The robot can only move either down or right at any point in time. The robot is trying to reach the bottom-right corner of the grid (marked 'Finish' in the diagram below).
Now consider if some obstacles are added to the grids. How many unique paths would there be?
An obstacle and empty space is marked as 1 and 0 respectively in the grid.
Note: m and n will be at most 100.
Example:
Input:
[
[0,0,0],
[0,1,0],
[0,0,0]
]
Output: 2
Explanation:
There is one obstacle in the middle of the 3x3 grid above.

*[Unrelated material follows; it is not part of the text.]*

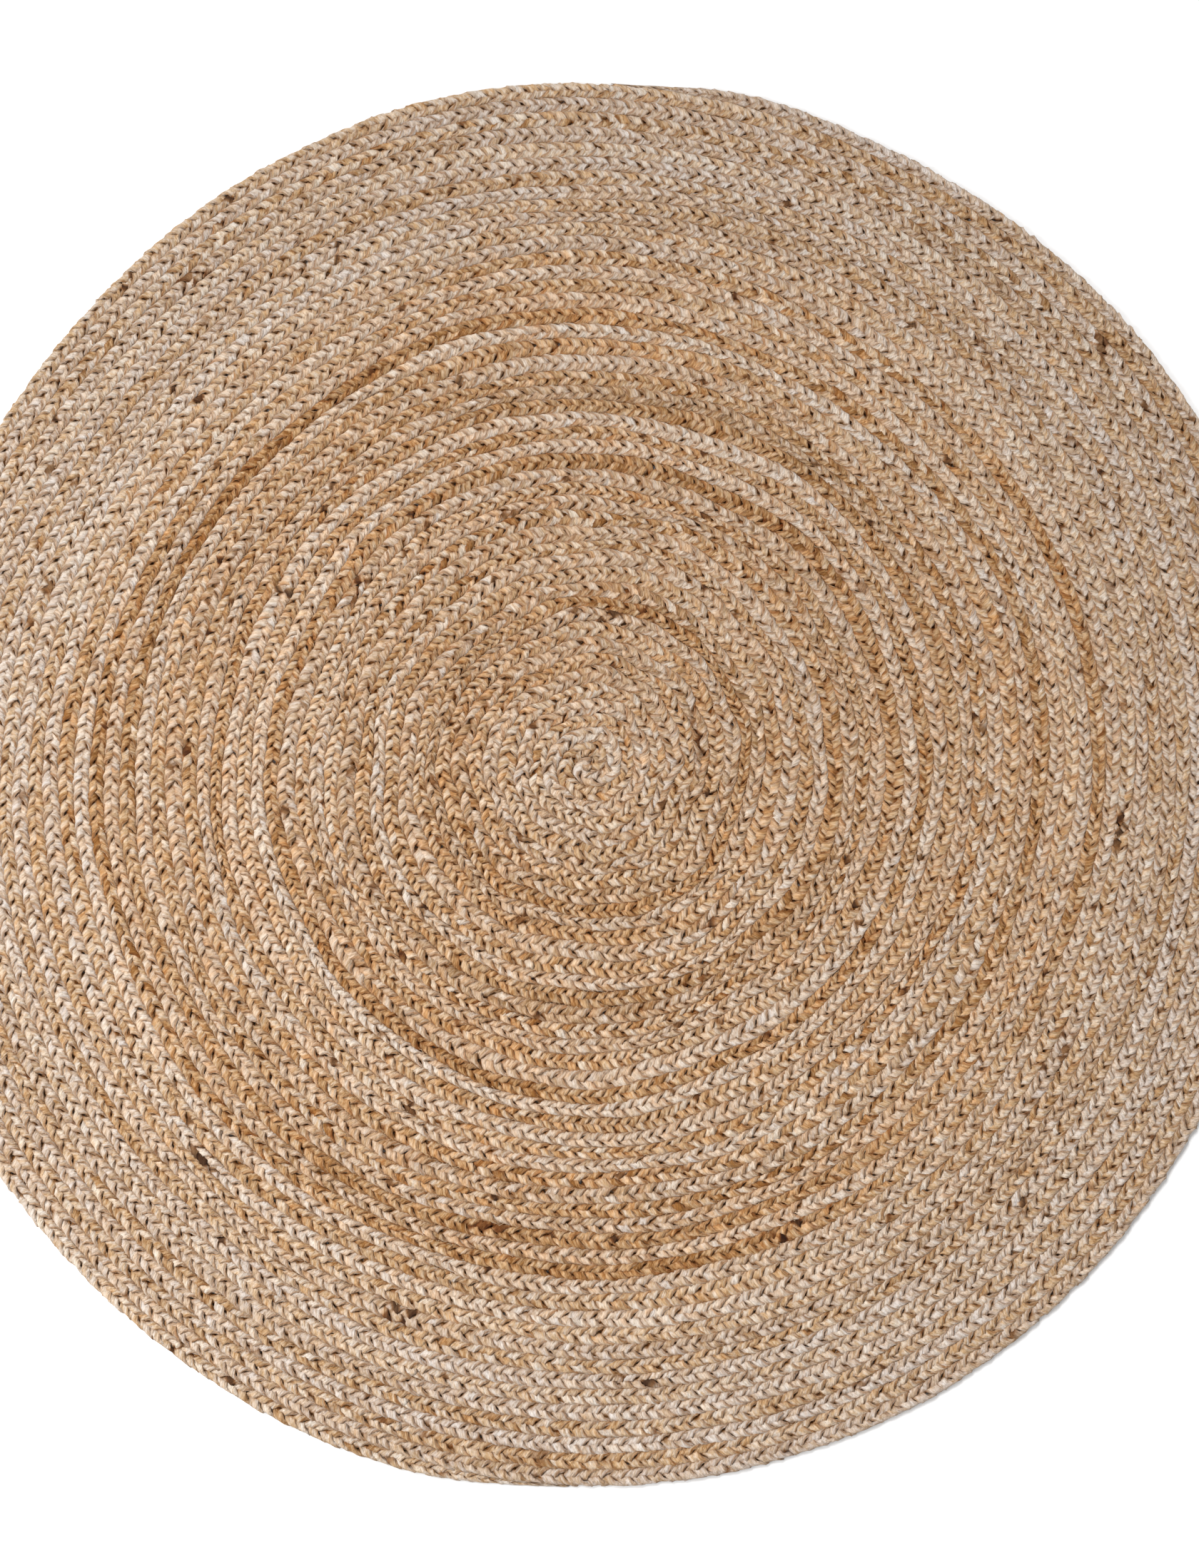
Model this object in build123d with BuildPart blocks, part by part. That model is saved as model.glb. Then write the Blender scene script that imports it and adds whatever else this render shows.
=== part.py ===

There are two ways to reach the bottom-right corner:
1. Right -> Right -> Down -> Down
2. Down -> Down -> Right -> Right
Follow up: 980. Unique Paths III
My solution (one of the best)
/**
* @param {number[][]} obstacleGrid
* @return {number}
*/
var uniquePathsWithObstacles = function(obstacleGrid) {
if (obstacleGrid[0][0] === 1) return 0
const m = obstacleGrid.length
const n = obstacleGrid[0].length
if(m===1) return obstacleGrid[0].includes(1) ? 0 : 1
if (n===1) return obstacleGrid.every(e => e[0]===0)) ? 1 : 0
let i = -1
let j = -1
const M = (new Array(m)).fill([]) // todo
const gRes = (a,b, M) => {
if (a<0||b<0) return 0
if (obstacleGrid[a][b] ===1) return 0
if(typeof M[a][b] === 'undefined'){
if (a===0) return M[a].includes(0) ? 0 : 1
if (b===0){
let k = a
while(--k>0){
if (M[k][b] === 0) return 0
}
return 1
}
}
return M[a][b]
}
while (++i<m) {
while (++j<n) {
if (obstacleGrid[i][j]===1) M[i][j] = 0
else if (i===0 && j===0) M[i][j] = 1
else M[i][j] = gRes(i-1, j, M) + gRes(i, j-1, M)
}
j=-1
}
return M[m-1][n-1]
};